Query is running:   0%|          |

In [12]:
# ✅ Evaluate enhanced model (Netflix dataset)
%%bigquery --project $project_id
SELECT *
FROM ML.EVALUATE(MODEL `database-project-467.netflix.churn_model_enhanced`);


Query is running:   0%|          |

Downloading:   0%|          |

Unnamed: 0,precision,recall,accuracy,f1_score,log_loss,roc_auc
0,0.660357,1.0,0.660357,0.79544,0.640807,0.501309



## 🤔 Chain-of-Thought Prompts: Feature Engineering

### 1. Why bucket continuous values like watch time?
- What patterns become clearer by using categories like "low", "medium", "high"?

### 2. What value do interaction terms (e.g., `plan_tier_region`) add?
- Could some plans behave differently in different regions?

### 3. What’s the purpose of binary flags like `flag_binge`?
- Can these capture unique behaviors not reflected in raw totals?

### 4. After evaluating the enhanced model:
- Which new features helped the most?
- Did any surprise you?

✍️ Write your responses in a text cell below or in a shared doc for discussion.


### 1. Why bucket continuous values like watch time?
Bucketing continuous values such as watch time into groups like “low,” “medium,” and “high” makes patterns easier to see. It helps show where behavior meaningfully changes. For example, users who watch under 30 minutes might churn at similar rates, while those who watch over two hours rarely do. Turning the continuous range into categories highlights these thresholds and makes the insights more intuitive when explaining results to others.  It also can sometimes be useful for machine learning models.

### 2. What value do interaction terms (e.g., plan_tier_region) add?
Interaction terms help capture how two factors work together. For example, a premium plan might have high retention overall, but in certain regions it could perform differently due to price sensitivity or content preferences. By including interactions like plan_tier_region, the model can learn those differences and give a more complete picture of how plan type and region combine to affect churn.  It is also important for finding casual links, beyond our model interaction terms can help unpack the "why" of what is happening.

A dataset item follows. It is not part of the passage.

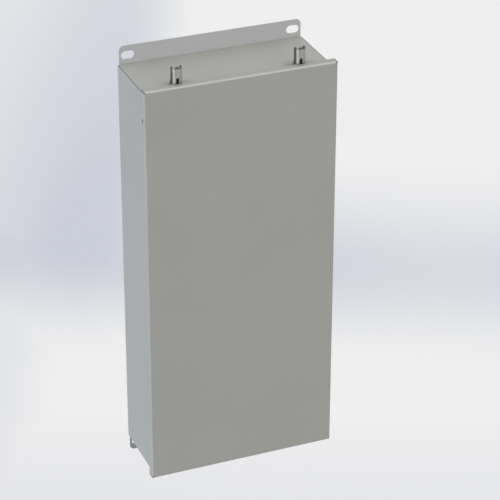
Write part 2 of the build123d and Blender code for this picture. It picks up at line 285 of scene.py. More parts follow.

### 3. What’s the purpose of binary flags like flag_binge?
Binary flags are useful for identifying unique behaviors that totals don’t fully capture. For instance, someone might have average total watch time but still watch several episodes in a row, which signals strong engagement. A simple flag like flag_binge = 1 tells the model about that specific viewing style, helping it recognize patterns that raw totals would miss.

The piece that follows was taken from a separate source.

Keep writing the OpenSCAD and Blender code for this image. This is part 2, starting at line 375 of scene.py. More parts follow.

### 4. After evaluating the enhanced model
The new features that helped the most were the watch-time buckets and the binge flag. Both made it easier for the model to separate engaged users from those likely to churn. The interaction terms also added value, especially for understanding how certain plans performed in specific regions. What surprised me most was how powerful the simple binary flags were.  They added a lot of predictive strength despite being so straightforward.